◆ Prompt
Will you quote precisely the lines that run from the top of the material below to the line containing "SEAT = 0.0010", both ends included?

------------------------------

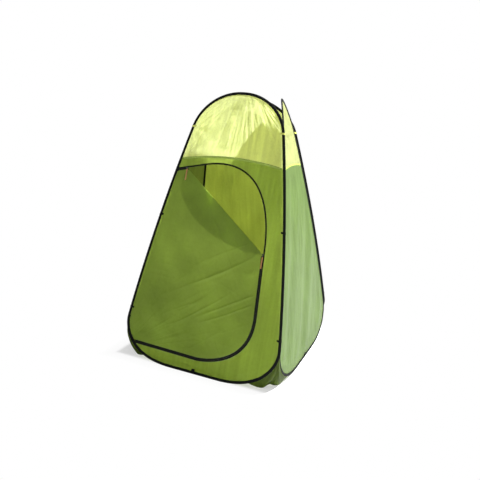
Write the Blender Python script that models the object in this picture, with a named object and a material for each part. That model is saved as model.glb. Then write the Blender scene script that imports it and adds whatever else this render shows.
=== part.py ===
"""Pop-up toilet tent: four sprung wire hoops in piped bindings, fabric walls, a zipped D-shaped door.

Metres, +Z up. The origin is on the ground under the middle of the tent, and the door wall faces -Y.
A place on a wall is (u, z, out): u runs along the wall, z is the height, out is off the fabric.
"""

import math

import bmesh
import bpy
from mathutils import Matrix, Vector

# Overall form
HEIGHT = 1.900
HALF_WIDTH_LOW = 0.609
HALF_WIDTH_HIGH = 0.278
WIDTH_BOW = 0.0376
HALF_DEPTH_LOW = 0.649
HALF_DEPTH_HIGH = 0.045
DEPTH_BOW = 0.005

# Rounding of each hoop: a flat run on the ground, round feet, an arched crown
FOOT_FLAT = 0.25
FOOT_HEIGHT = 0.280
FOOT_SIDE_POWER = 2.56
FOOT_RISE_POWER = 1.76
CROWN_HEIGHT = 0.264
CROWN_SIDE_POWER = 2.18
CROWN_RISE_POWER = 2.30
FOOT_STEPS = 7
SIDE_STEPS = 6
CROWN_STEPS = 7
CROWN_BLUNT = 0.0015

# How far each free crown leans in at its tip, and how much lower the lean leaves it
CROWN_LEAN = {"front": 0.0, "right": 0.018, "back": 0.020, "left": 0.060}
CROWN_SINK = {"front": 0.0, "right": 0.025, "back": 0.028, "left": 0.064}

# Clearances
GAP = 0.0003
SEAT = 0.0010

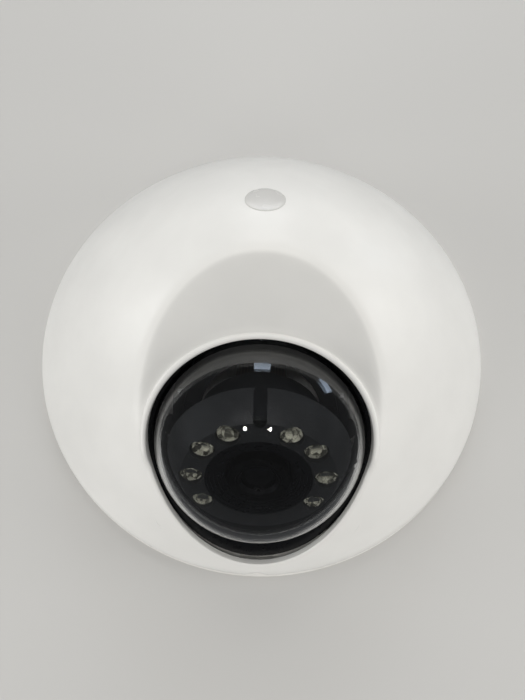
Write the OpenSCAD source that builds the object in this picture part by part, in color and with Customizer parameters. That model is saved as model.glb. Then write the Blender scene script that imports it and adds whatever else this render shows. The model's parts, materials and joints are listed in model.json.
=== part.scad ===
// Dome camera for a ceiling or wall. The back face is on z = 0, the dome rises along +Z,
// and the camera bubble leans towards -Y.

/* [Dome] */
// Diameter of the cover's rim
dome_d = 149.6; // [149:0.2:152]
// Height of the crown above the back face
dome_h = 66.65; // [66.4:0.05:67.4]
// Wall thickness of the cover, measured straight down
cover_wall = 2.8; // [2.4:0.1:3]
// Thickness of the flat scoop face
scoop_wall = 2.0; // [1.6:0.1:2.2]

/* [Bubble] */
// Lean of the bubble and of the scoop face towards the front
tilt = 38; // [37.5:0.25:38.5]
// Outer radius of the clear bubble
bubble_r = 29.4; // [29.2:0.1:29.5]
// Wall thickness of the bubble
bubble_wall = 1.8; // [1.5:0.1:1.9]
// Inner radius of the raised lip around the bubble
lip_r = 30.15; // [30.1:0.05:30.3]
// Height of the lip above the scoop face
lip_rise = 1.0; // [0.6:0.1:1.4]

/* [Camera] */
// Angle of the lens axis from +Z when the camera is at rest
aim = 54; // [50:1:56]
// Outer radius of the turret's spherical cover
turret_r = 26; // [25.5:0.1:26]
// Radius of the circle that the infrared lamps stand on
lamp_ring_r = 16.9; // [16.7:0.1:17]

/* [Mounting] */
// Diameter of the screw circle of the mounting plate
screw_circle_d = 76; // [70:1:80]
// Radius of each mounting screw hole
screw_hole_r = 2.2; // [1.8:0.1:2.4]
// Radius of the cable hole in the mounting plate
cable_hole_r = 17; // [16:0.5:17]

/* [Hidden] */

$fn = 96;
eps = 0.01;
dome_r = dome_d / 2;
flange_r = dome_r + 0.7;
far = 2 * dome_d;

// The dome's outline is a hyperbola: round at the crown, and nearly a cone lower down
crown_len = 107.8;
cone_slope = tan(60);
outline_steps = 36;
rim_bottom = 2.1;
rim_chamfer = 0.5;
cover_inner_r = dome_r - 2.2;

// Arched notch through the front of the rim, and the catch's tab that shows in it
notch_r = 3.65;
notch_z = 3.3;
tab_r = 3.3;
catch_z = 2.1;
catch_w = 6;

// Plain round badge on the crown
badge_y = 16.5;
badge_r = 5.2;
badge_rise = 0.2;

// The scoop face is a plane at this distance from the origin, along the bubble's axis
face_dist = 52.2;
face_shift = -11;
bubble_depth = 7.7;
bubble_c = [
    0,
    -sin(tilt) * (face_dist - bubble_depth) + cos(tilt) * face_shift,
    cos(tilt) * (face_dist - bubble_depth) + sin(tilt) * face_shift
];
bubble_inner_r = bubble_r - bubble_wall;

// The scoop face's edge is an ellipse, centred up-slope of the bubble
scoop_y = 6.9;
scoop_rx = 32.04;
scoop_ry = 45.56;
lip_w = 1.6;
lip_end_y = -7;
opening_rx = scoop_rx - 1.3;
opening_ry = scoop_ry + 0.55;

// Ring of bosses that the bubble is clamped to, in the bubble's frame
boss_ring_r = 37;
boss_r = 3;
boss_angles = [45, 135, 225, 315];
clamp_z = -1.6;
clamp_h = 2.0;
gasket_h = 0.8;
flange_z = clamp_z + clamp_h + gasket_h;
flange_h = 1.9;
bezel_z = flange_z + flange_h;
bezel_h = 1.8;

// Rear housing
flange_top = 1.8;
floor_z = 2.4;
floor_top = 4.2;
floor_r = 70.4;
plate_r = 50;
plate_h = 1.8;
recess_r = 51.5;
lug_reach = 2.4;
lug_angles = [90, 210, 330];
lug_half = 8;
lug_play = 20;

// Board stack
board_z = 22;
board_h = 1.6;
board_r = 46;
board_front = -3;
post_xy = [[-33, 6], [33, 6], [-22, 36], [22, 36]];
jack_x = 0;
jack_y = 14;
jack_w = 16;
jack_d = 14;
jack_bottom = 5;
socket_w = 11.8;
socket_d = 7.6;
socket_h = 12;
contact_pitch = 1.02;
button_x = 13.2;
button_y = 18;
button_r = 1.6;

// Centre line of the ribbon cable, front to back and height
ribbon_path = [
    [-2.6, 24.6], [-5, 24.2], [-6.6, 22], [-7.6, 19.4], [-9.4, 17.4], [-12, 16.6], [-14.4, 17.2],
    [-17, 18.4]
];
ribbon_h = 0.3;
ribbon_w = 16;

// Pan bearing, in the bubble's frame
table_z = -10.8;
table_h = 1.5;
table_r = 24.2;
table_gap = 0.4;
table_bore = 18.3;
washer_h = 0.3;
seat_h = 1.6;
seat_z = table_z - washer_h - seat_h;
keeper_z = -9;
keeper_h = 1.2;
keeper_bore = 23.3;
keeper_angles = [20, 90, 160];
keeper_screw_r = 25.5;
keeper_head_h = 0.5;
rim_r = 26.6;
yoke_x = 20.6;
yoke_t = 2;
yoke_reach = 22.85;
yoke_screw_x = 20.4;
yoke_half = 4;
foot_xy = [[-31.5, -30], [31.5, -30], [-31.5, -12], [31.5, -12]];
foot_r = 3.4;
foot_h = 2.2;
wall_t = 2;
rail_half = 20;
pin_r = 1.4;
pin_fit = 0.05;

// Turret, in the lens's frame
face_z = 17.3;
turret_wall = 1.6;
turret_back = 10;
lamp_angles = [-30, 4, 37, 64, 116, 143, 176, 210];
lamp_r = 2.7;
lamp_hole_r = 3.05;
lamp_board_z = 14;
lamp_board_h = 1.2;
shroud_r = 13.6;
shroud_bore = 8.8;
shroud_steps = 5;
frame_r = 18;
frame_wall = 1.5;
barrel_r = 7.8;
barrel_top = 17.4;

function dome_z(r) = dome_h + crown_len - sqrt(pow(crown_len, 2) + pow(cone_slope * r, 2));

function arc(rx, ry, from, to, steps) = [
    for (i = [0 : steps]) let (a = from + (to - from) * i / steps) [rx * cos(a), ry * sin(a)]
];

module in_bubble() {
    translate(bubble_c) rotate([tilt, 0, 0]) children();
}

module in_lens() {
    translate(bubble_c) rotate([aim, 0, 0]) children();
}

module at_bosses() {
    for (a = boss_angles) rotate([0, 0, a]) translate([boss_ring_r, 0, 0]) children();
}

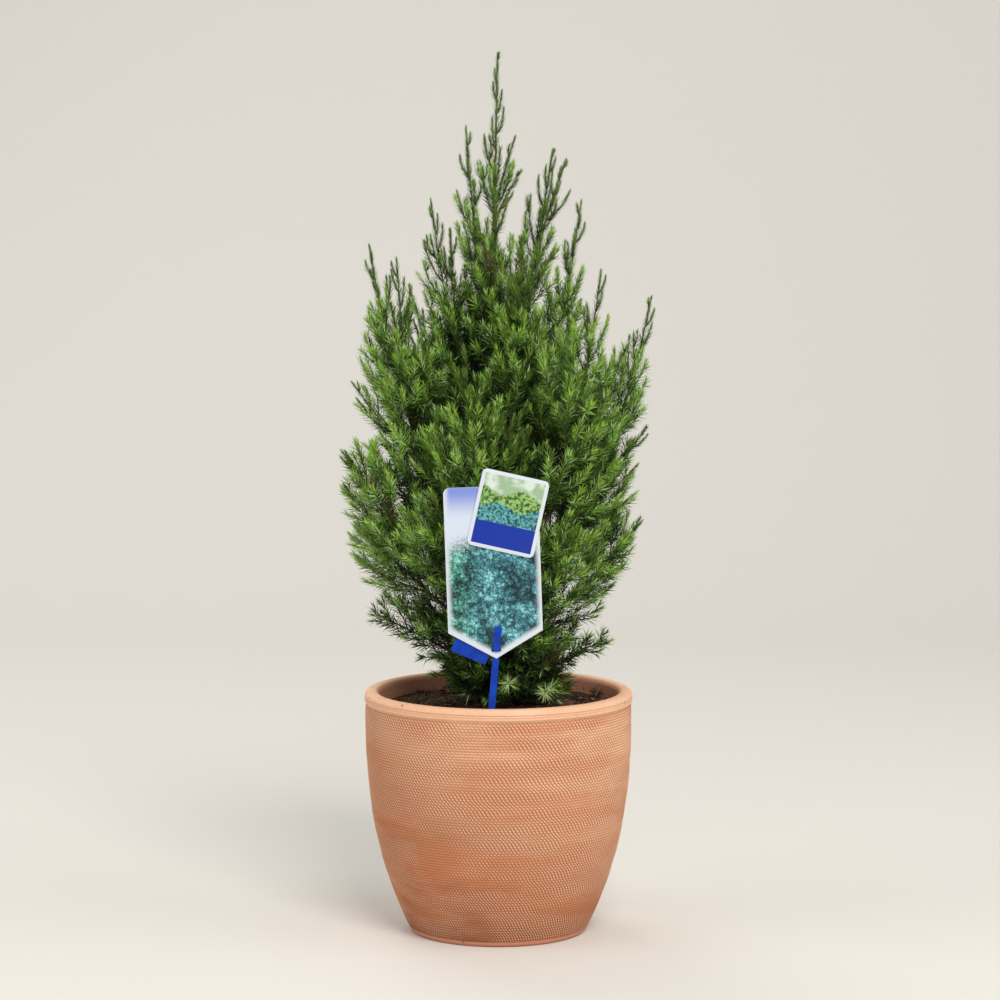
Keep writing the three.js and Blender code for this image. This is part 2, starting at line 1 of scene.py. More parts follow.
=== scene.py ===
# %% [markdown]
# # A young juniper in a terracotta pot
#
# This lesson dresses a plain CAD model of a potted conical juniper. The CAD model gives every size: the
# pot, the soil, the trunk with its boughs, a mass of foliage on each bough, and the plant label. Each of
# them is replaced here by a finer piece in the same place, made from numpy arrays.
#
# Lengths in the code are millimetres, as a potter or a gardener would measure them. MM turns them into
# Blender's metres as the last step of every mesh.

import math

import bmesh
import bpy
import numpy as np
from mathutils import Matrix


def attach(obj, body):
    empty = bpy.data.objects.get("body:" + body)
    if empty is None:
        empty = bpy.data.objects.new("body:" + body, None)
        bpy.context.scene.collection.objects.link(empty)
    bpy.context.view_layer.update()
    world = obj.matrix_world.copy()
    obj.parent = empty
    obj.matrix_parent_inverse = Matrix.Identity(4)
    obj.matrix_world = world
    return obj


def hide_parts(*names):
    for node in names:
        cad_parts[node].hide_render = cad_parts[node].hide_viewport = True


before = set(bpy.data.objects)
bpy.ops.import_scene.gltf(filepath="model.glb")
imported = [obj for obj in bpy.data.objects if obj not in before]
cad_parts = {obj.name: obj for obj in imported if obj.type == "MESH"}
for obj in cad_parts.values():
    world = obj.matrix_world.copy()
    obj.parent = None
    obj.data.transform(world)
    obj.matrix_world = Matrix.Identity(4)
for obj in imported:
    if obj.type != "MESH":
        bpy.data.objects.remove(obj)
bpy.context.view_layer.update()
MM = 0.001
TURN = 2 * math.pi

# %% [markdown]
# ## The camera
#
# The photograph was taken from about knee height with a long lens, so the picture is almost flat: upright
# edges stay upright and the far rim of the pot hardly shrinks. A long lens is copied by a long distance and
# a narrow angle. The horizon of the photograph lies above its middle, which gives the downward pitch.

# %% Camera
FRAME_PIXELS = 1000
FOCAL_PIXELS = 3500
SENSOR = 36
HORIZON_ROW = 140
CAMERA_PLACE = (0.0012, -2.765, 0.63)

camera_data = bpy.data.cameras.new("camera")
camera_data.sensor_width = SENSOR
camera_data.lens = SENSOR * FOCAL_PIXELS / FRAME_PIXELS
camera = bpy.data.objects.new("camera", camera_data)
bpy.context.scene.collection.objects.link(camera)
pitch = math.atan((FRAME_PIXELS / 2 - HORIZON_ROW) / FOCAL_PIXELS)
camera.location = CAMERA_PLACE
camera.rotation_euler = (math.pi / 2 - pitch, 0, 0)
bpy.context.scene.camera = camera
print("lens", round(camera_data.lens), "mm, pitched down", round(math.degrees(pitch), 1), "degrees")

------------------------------

◆ Output
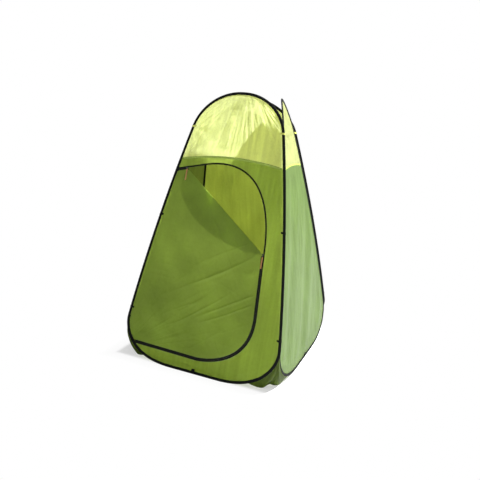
Write the Blender Python script that models the object in this picture, with a named object and a material for each part. That model is saved as model.glb. Then write the Blender scene script that imports it and adds whatever else this render shows.
=== part.py ===
"""Pop-up toilet tent: four sprung wire hoops in piped bindings, fabric walls, a zipped D-shaped door.

Metres, +Z up. The origin is on the ground under the middle of the tent, and the door wall faces -Y.
A place on a wall is (u, z, out): u runs along the wall, z is the height, out is off the fabric.
"""

import math

import bmesh
import bpy
from mathutils import Matrix, Vector

# Overall form
HEIGHT = 1.900
HALF_WIDTH_LOW = 0.609
HALF_WIDTH_HIGH = 0.278
WIDTH_BOW = 0.0376
HALF_DEPTH_LOW = 0.649
HALF_DEPTH_HIGH = 0.045
DEPTH_BOW = 0.005

# Rounding of each hoop: a flat run on the ground, round feet, an arched crown
FOOT_FLAT = 0.25
FOOT_HEIGHT = 0.280
FOOT_SIDE_POWER = 2.56
FOOT_RISE_POWER = 1.76
CROWN_HEIGHT = 0.264
CROWN_SIDE_POWER = 2.18
CROWN_RISE_POWER = 2.30
FOOT_STEPS = 7
SIDE_STEPS = 6
CROWN_STEPS = 7
CROWN_BLUNT = 0.0015

# How far each free crown leans in at its tip, and how much lower the lean leaves it
CROWN_LEAN = {"front": 0.0, "right": 0.018, "back": 0.020, "left": 0.060}
CROWN_SINK = {"front": 0.0, "right": 0.025, "back": 0.028, "left": 0.064}

# Clearances
GAP = 0.0003
SEAT = 0.0010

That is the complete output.